[TASK OBJECTIVE] Count how many lines below contain the word "this", then give that number alone.

[INFORMATION SHOWN]
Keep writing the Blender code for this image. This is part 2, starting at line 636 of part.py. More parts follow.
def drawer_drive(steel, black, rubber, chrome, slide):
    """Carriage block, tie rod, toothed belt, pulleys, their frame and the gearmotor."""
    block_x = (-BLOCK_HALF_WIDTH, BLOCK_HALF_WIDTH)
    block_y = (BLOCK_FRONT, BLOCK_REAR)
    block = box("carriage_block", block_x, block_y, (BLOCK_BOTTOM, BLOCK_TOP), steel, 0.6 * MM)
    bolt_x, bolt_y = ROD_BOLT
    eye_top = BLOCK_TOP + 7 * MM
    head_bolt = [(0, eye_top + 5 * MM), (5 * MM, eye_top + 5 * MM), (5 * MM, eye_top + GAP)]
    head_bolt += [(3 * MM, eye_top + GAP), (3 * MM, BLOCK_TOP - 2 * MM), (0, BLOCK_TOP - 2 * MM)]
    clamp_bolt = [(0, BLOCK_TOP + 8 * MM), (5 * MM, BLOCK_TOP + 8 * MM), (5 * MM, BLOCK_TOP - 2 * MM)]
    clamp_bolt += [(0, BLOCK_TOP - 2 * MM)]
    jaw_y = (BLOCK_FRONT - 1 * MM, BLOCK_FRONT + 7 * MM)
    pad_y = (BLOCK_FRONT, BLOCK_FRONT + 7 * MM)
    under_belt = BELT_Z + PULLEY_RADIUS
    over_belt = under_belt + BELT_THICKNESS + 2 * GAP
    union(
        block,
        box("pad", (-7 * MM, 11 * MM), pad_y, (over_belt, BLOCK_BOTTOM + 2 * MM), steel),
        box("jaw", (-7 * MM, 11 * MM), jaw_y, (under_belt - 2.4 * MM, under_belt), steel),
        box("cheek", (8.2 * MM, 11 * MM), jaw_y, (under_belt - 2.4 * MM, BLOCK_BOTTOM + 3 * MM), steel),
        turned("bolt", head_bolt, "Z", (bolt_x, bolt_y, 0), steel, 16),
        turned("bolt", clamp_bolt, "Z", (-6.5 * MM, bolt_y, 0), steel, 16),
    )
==
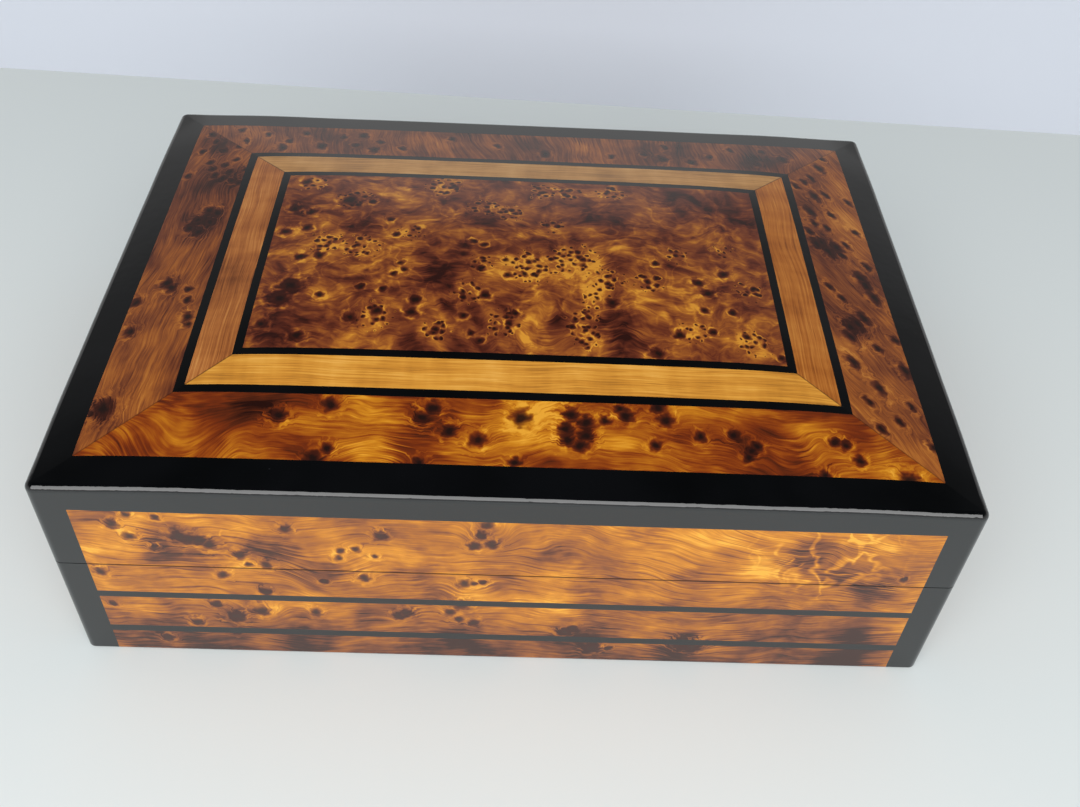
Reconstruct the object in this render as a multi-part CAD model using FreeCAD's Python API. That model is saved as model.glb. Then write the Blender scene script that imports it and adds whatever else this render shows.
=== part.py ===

[IN RESPONSE] 2